Indeed, when I went to Rockford, IL to see libertarian Stossel producer Kristi Kendall married that summer, with our fellow libertarian Michael Malice and an ex-girlfriend of his in attendance, I checked to see if the paleoconservative Rockford Institute was hosting any lectures or events that same weekend — then remembered that Chicago is only about a half-hour away if I needed entertainment, and the city was then still home to my friends Jacob Levy, Shelley Clark, and Chuck Blake. But whether hanging with GOP-wary libertarian Jacob or the Chronicles-publishing Rockford paleos, it was all good then — no need to split hairs as long as we were united enough to stop the left, al Qaeda, al Qaeda in Iraq, Michael Moore, and/or an arrogant faux-aristocratic Massachusetts senator married to a woman whose foundation is directly responsible for about half the crackpot unscientific eco-scares I combat in my day job, a terrifying coalition, in short, that could not in good conscience be handed a victory at that juncture in world history, even if that meant reluctantly voting to re-elect Bush.
(Incidentally, Malice returns to the Chicago area for another wedding this weekend, so he’ll miss seeing his punk friend Tibbie X reading this Sunday circa 5 at Bengal Curry, 65 West Broadway — but you should go.)
Even a staunchly leftist friend who’d touted the Howard Dean campaign in her wedding program that year was expressing newfound sympathy for capitalism since making a foray into yarn store ownership and discovering that regulations and taxes really do make it very difficult to do business — and in ways that did nothing to help her customers or employees, either. I gave her a collection of Rand essays.

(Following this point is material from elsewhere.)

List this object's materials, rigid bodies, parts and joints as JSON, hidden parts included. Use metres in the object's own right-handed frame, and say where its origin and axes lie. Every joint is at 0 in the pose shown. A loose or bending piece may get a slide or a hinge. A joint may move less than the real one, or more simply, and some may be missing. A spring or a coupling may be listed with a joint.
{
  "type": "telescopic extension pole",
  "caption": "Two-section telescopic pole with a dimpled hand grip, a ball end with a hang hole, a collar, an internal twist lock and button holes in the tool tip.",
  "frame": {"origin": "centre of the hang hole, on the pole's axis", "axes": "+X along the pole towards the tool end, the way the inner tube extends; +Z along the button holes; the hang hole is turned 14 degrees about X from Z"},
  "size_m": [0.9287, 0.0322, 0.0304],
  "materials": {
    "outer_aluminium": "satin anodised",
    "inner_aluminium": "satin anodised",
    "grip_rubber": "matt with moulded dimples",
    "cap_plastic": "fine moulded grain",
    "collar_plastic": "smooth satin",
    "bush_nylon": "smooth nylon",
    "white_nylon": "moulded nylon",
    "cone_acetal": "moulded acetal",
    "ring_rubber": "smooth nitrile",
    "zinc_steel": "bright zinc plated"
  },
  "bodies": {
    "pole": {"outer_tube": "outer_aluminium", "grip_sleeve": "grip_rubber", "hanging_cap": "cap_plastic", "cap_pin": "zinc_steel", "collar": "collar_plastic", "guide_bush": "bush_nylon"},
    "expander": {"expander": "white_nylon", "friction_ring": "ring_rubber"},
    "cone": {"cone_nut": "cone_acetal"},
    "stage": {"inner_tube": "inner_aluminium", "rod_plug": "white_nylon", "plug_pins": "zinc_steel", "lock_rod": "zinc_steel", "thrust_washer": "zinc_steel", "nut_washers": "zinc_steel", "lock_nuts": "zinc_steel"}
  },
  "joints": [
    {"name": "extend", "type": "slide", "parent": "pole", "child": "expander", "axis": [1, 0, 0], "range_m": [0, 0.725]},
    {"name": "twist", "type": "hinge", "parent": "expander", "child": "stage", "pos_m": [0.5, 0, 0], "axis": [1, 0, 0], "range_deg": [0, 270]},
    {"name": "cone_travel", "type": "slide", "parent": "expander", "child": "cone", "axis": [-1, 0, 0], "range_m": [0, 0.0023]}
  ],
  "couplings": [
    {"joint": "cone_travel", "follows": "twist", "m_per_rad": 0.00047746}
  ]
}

That year wasn’t all politics, of course, and I also managed to see the Finn Brothers (of Crowded House fame) in concert in Central Park, the whimsical and They Might Be Giants-like band Life in a Blender, 60s action shows like Green Hornet and The Avengers at the Museum of Television & Radio, the delightfully retro-futurist Sky Captain and the World of Tomorrow (inspiration for my Halloween costume that year), and on a punk-conservative fusionist note (which combined entertainment and politics) a speech by Michael Graves of the punk band the Misfits, a rock n’ roll Republican whose existence confirms that I did not entirely fabricate the phenomenon commemorated in this site’s slogan, above. Like Schwarzenegger, Graves struck a note both capitalist and globalist, emphasizing the idea that America is a magnet for people seeking freedom from government. Precisely.

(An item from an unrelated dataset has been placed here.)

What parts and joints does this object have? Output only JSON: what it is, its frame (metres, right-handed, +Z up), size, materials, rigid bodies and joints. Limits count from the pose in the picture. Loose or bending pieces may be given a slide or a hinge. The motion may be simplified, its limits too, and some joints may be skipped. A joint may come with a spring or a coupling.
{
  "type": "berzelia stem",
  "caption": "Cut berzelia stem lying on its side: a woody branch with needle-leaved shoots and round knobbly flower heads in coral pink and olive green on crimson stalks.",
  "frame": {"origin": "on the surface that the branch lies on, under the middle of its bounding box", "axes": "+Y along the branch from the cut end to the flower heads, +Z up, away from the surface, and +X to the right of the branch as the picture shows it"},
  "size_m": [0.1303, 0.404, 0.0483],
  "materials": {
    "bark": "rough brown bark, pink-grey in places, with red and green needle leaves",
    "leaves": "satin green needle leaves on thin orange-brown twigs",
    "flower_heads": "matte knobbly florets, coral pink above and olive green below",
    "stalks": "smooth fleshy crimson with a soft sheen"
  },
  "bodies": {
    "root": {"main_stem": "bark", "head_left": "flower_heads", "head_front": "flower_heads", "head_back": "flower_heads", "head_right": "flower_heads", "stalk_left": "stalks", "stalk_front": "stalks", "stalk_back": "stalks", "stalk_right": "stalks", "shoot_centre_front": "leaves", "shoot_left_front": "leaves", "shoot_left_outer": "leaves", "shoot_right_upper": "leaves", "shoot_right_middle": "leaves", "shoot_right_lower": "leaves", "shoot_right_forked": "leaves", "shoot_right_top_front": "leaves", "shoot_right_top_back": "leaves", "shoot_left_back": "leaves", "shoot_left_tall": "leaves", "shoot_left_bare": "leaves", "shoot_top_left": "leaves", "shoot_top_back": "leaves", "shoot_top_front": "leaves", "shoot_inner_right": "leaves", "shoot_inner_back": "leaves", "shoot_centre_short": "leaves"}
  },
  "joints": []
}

I also saw the Pixies in concert late that year and loved them regardless of any political ramifications — and I saw that Muppets marathon I mentioned in an earlier Retro-Journal, the marathon that was a sufficiently effective nerd filter that it led to me bumping into a few friends and one woman I’d dated.
As my birthday outing that year, I saw the live-action Thunderbirds movie with a posse that included the tragically obese manager of Victor Niederhoffer’s libertarian Junto discussion group, who has since passed away from a stroke, in his forties. Happier Thunderbirds-related outings that year, though, included a return to the Museum of Television & Radio to see Supercar (another marionette sci-fi show from the creator of Thunderbirds), and a sangria-enhanced viewing of the Thunderbirds-inspired film Team America: World Police (from the libertarian creators of South Park) while on a visit to Austin, TX to see LB Deyo with Scott Nybakken and Christine Caldwell Ames. While there, I met Diana Fleischman, an evolutionary psychology expert who’ll be one of the egg-sellers on our panel of egg-selling women next month at Lolita Bar.

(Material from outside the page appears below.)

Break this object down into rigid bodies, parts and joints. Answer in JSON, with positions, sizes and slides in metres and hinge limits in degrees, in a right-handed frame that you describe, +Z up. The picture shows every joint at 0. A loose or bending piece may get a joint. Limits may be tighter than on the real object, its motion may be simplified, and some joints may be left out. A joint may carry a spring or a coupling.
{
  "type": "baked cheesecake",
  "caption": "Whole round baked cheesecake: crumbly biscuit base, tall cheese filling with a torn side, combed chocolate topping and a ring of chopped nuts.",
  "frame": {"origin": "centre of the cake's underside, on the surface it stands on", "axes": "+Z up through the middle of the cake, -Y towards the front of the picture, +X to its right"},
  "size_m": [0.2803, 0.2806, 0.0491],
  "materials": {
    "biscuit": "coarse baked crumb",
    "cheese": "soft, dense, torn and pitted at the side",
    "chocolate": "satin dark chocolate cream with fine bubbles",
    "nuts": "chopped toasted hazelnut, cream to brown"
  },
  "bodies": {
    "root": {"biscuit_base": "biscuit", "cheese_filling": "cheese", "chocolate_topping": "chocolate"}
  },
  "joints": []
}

That half-year at Lolita, though, saw me arguing that America is oversexed (and I was not at that time a living counterargument) against CuddleParty co-founder Marcia Baczynski, who successfully persuaded the audience that America may not in fact be having too much sex — but in truth she won largely on the strength of the admirably moderate, non-radical argument that most people are still uncomfortable even frankly discussing such matters.
Bush also won that year.
Hitchens had wanted it, Andrew Sullivan pre-transformation had wanted it, Central European nations (fond of those who topple tyrannies) wanted it, plenty of libertarians wanted it — and for a very short time, it appeared our considerable patience with Bush would be rewarded by an unexpected renewed emphasis on domestic economic reforms such as Social Security privatization after his re-election. As my fellow hawkishly-inclined libertarian Nybakken liked to say, nothing could pozibly go rwrongg.